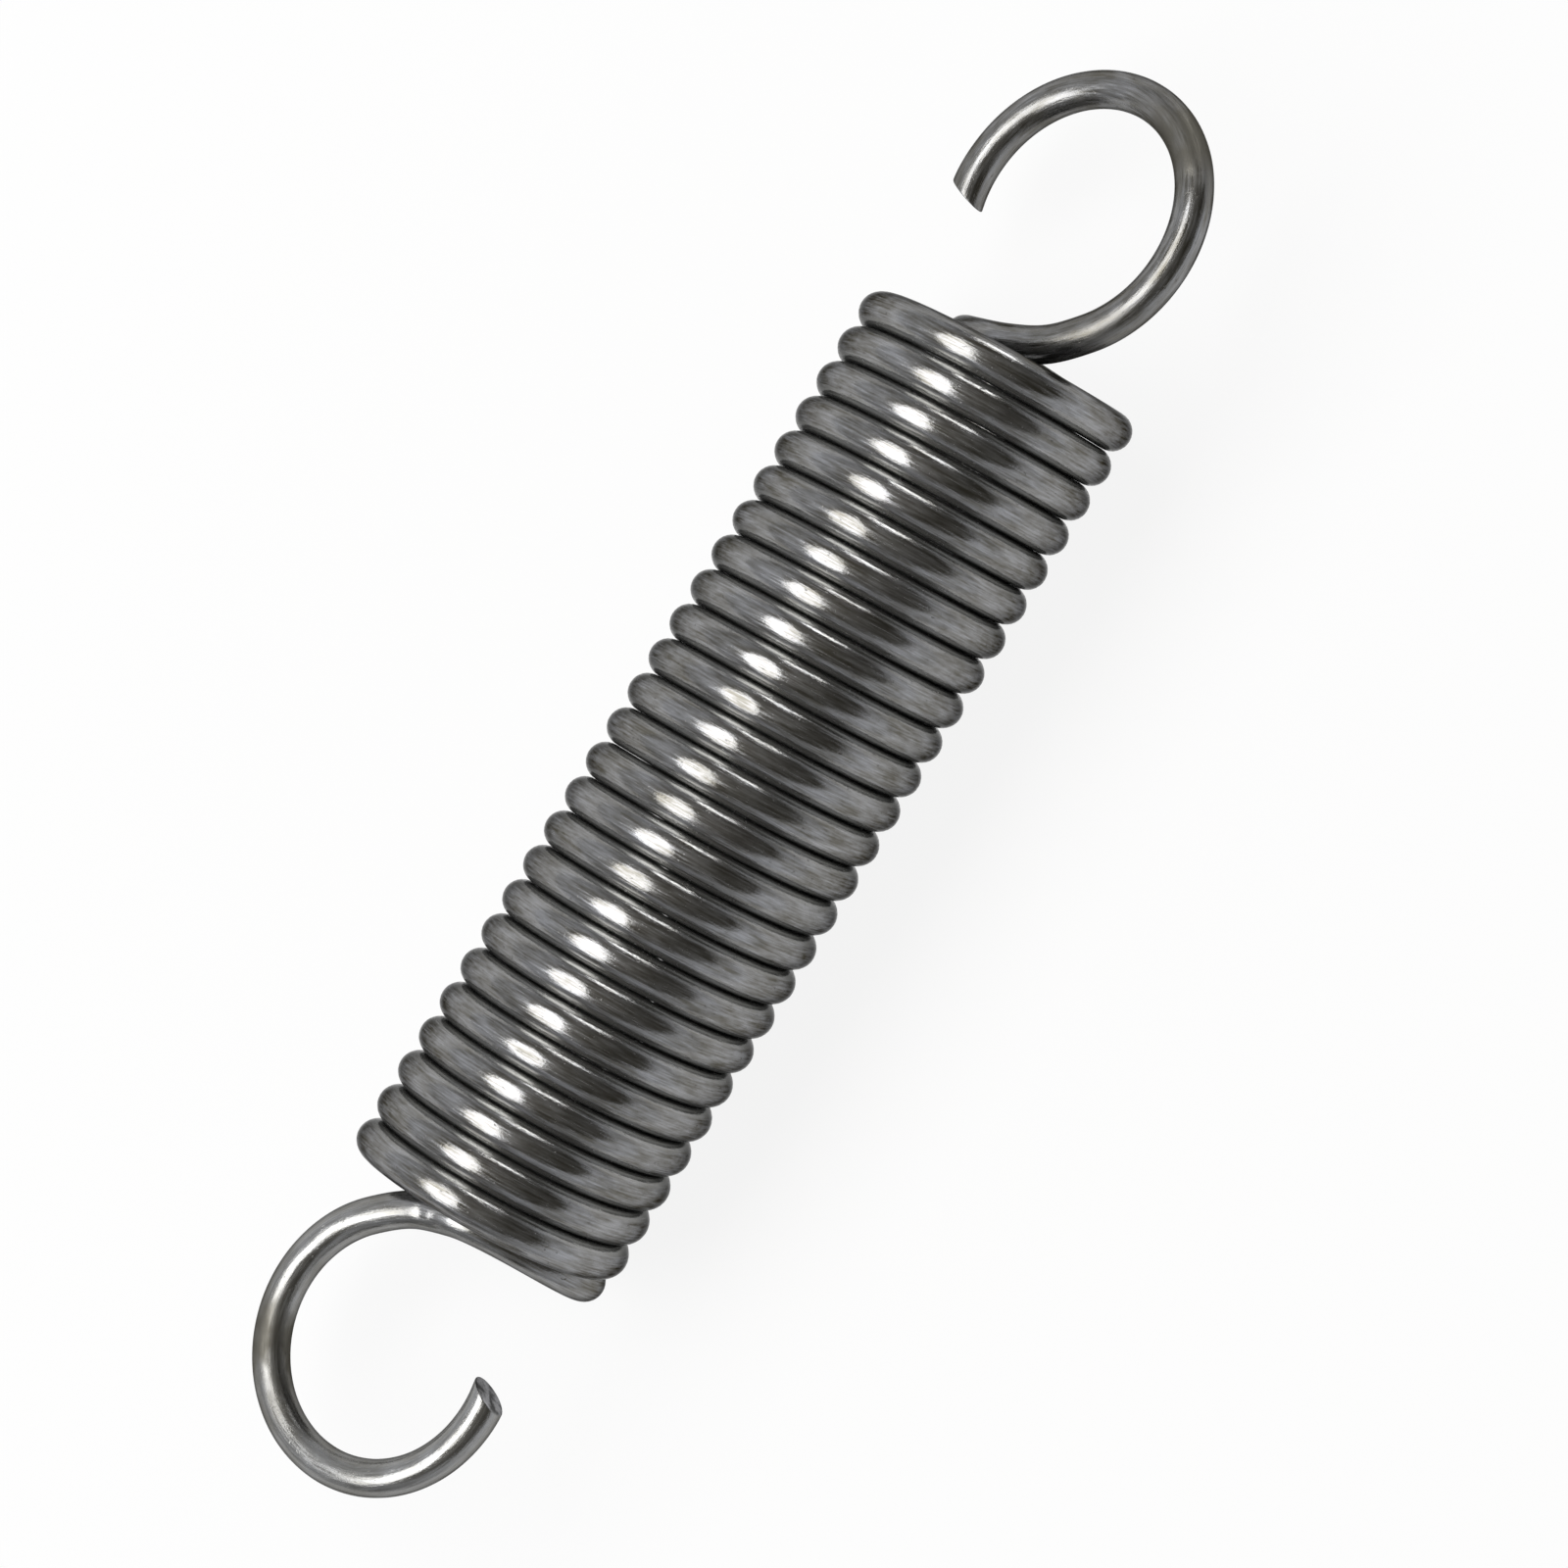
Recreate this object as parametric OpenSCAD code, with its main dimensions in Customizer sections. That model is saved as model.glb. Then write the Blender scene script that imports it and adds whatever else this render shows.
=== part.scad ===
// An extension spring: one length of round wire, wound into a close right-hand coil,
// that crosses the coil's end and turns up into a full hook at each end.
// The spring lies along X with its coil on the surface it rests on, Z up.

/* [Wire] */
// Thickness of the round wire
wire_d = 1.55; // [1:0.05:1.8]
// Slant of the sheared ends from square, the inside of the hook being the longer
cut_slant = 33; // [0:1:45]

/* [Coil] */
// Outside diameter of the coil
coil_d = 12; // [11:0.1:16]
// Turns of wire from the root of one hook to the root of the other
turns = 25.2; // [6:0.1:28]
// Daylight between one turn and the next
turn_gap = 0.06; // [0.04:0.01:0.5]
// Where the left hook's root lies round the coil, from straight down
root_angle = -63; // [-180:1:180]

/* [Hooks] */
// Outside diameter of the round part of a hook
hook_d = 12.2; // [10:0.1:16]
// How far the hook's lowest point would lie out from the wire at its root
hook_lift = 0.75; // [0.3:0.05:4]
// Distance of the hook's plane from the axis of the coil
hook_shift = 1.05; // [0:0.05:1.5]
// How far the hook's middle lies forward of the axis, along the way it faces
hook_lead = 0.1; // [-1:0.05:1]
// Turn from the root of a hook to the way it faces
hook_facing = 230; // [215:1:245]
// Where the wire has become the round part, from the side next to the coil
round_start = 43; // [35:1:60]
// Where the right hook is cut off
right_end = 284; // [200:1:300]
// Where the left hook is cut off
left_end = 279; // [200:1:300]

/* [Crossing] */
// How far forward of the axis the crossing wire levels with the hook's plane
cross_ahead = 0.4; // [-0.5:0.05:1]
// How far out from the root the wire is there
cross_out = 0.3; // [0.1:0.05:1]
// Climb of the wire there
cross_slope = 17.5; // [5:0.5:30]

/* [Hidden] */

// Flats round the wire, and lengths of it to a turn
wire_sides = 10;
steps_per_turn = 20;
curl_steps = 10;
rise_steps = 5;
wire_r = wire_d / 2;
step_angle = 360 / steps_per_turn;

// The coil's flats, not their corners, lie on its outside diameter
corner_r = coil_d / 2 / cos(step_angle / 2) - wire_r;
pitch = wire_d + turn_gap;
coil_steps = round(turns * steps_per_turn);
coil_length = pitch * coil_steps / steps_per_turn;
climb = pitch / (2 * PI * corner_r);
// The start is moved to the nearest half step, so that a flat faces down
coil_start = (floor(root_angle / step_angle) + 0.5) * step_angle;
coil_end = coil_start + coil_steps * step_angle;

hook_r = (hook_d - wire_d) / 2;
// Stiffness of the bend that leaves the coil, of the one that meets it, and of the rise
root_reach = corner_r / 2;
cross_reach = corner_r * 0.42;
rise_reach = hook_r * 0.32;

function unit(v) = v / norm(v);
function turned(p, a) = [p.x * cos(a) - p.y * sin(a), p.x * sin(a) + p.y * cos(a), p.z];

// Point at t of the curve that leaves a towards b and comes into d from c
function curve(a, b, c, d, t) =
    pow(1 - t, 3) * a + 3 * pow(1 - t, 2) * t * b + 3 * (1 - t) * t * t * c + pow(t, 3) * d;

// A hook in its own frame: X the way it faces, Z out from the coil, from the root's level
root = corner_r * [cos(hook_facing), -sin(hook_facing), 0];
root_way = unit([sin(hook_facing), cos(hook_facing), climb]);
crossing = [cross_ahead, -hook_shift, cross_out];
crossing_way = [cos(cross_slope), 0, sin(cross_slope)];
function round_point(a) =
    [hook_lead + hook_r * sin(a), -hook_shift, hook_lift + hook_r * (1 - cos(a))];
round_way = [cos(round_start), 0, sin(round_start)];

// The centre line of a hook from its root, with one point past the cut for its direction
function hook_line(end) =
    let (
        round_steps = ceil((end - round_start) / step_angle),
        foot = round_point(round_start)
    )
    concat(
        [for (i = [0 : curl_steps])
            curve(root, root + root_reach * root_way,
                crossing - cross_reach * crossing_way, crossing, i / curl_steps)],
        [for (i = [1 : rise_steps])
            curve(crossing, crossing + rise_reach * crossing_way,
                foot - rise_reach * round_way, foot, i / rise_steps)],
        [for (i = [1 : round_steps + 1])
            round_point(round_start + (end - round_start) * i / round_steps)]
    );

// Direction of a line at its point i
function way(line, i) = unit(line[i + 1] - line[i - 1]);

// A side of the wire at point i of a hook: level with the coil's end round the first bend,
// then square to the hook's plane
function hook_side(line, i) = i < curl_steps ? unit(cross(way(line, i), [0, 0, 1])) : [0, -1, 0];

// A point or side of a hook as it lies at the right end of the coil, and at the left,
// where the same hook is turned over
function at_right(p) = turned(p, coil_end + hook_facing);
function at_left(p) = turned([p.x, -p.y, -p.z], coil_start - hook_facing);

// The ring of points round the wire at point i, slanted by a slope along the wire
function wire_ring(line, i, side, slope) =
    let (
        along = way(line, i),
        inward = unit(line[i - 1] - 2 * line[i] + line[i + 1])
    )
    [for (k = [0 : wire_sides - 1])
        let (
            a = 360 * k / wire_sides,
            arm = wire_r * (cos(a) * side + sin(a) * cross(along, side))
        )
        line[i] + arm + slope * (arm * inward) * along];

module spring() {
    left = hook_line(left_end);
    right = hook_line(right_end);
    coil_angles = [for (i = [0 : coil_steps]) coil_start + i * step_angle];
    line = concat(
        [for (i = [len(left) - 1 : -1 : 1]) at_left(left[i])],
        [for (i = [0 : coil_steps])
            let (a = coil_angles[i])
            [corner_r * cos(a), corner_r * sin(a), pitch * i / steps_per_turn]],
        [for (i = [1 : len(right) - 1]) at_right(right[i]) + [0, 0, coil_length]]
    );
    sides = concat(
        [for (i = [len(left) - 2 : -1 : 1]) at_left(hook_side(left, i))],
        [for (a = coil_angles) [cos(a), sin(a), 0]],
        [for (i = [1 : len(right) - 2]) at_right(hook_side(right, i))]
    );
    last = len(sides) - 1;
    slant = tan(cut_slant);
    rings = [for (i = [0 : last])
        wire_ring(line, i + 1, sides[i], i == 0 ? -slant : i == last ? slant : 0)];

    color([0.42, 0.42, 0.41])
        translate([-coil_length / 2, 0, coil_d / 2])
        rotate([0, 90, 0])
        polyhedron(
            points = [for (r = rings) each r],
            faces = concat(
                [[for (k = [0 : wire_sides - 1]) k]],
                [for (i = [0 : last - 1], k = [0 : wire_sides - 1])
                    let (a = i * wire_sides, n = (k + 1) % wire_sides)
                    each [[a + k, a + wire_sides + k, a + n],
                        [a + n, a + wire_sides + k, a + wire_sides + n]]],
                [[for (k = [wire_sides - 1 : -1 : 0]) last * wire_sides + k]]
            )
        );
}

spring();
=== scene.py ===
import math

import bpy
import numpy as np
from mathutils import Matrix, Vector


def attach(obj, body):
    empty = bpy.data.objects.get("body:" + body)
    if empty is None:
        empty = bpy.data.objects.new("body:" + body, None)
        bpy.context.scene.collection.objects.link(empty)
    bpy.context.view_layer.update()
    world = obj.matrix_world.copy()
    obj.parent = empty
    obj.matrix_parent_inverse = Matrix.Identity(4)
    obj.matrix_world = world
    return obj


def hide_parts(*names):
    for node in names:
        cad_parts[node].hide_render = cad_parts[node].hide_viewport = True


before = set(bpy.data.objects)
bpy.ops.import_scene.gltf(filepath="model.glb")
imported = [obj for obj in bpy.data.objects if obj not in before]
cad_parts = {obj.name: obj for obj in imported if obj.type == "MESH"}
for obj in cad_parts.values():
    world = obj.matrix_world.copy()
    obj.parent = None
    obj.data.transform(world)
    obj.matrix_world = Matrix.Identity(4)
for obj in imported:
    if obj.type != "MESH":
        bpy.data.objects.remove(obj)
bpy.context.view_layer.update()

mm = 0.001  # sizes below are in millimetres and angles in degrees, as on the spring's drawing


# The camera comes first: where it stands, what it looks at and how the picture is turned

camera = {
    "lens": 111.16,
    "sensor": 36.0,
    "target": (1.08, -1.34, 5.84),     # near the middle of the coil
    "distance": 193.4,
    "elevation": 83.22,                # above the floor, almost straight down
    "heading": -69.4,                  # side of the spring it leans to, from +X towards +Y
    "turn": 79.1,                      # turn of the camera about its own line of sight
    "nearest": 5.0,
    "farthest": 50000.0,
}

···

Task prompt
Make an exact transcription of the lines from the line with "color([0.42, 0.42, 0.41])" through the line with "obj.matrix_world = world", inclusive, omitting all others.

Task answer
    color([0.42, 0.42, 0.41])
        translate([-coil_length / 2, 0, coil_d / 2])
        rotate([0, 90, 0])
        polyhedron(
            points = [for (r = rings) each r],
            faces = concat(
                [[for (k = [0 : wire_sides - 1]) k]],
                [for (i = [0 : last - 1], k = [0 : wire_sides - 1])
                    let (a = i * wire_sides, n = (k + 1) % wire_sides)
                    each [[a + k, a + wire_sides + k, a + n],
                        [a + n, a + wire_sides + k, a + wire_sides + n]]],
                [[for (k = [wire_sides - 1 : -1 : 0]) last * wire_sides + k]]
            )
        );
}

spring();
=== scene.py ===
import math

import bpy
import numpy as np
from mathutils import Matrix, Vector


def attach(obj, body):
    empty = bpy.data.objects.get("body:" + body)
    if empty is None:
        empty = bpy.data.objects.new("body:" + body, None)
        bpy.context.scene.collection.objects.link(empty)
    bpy.context.view_layer.update()
    world = obj.matrix_world.copy()
    obj.parent = empty
    obj.matrix_parent_inverse = Matrix.Identity(4)
    obj.matrix_world = world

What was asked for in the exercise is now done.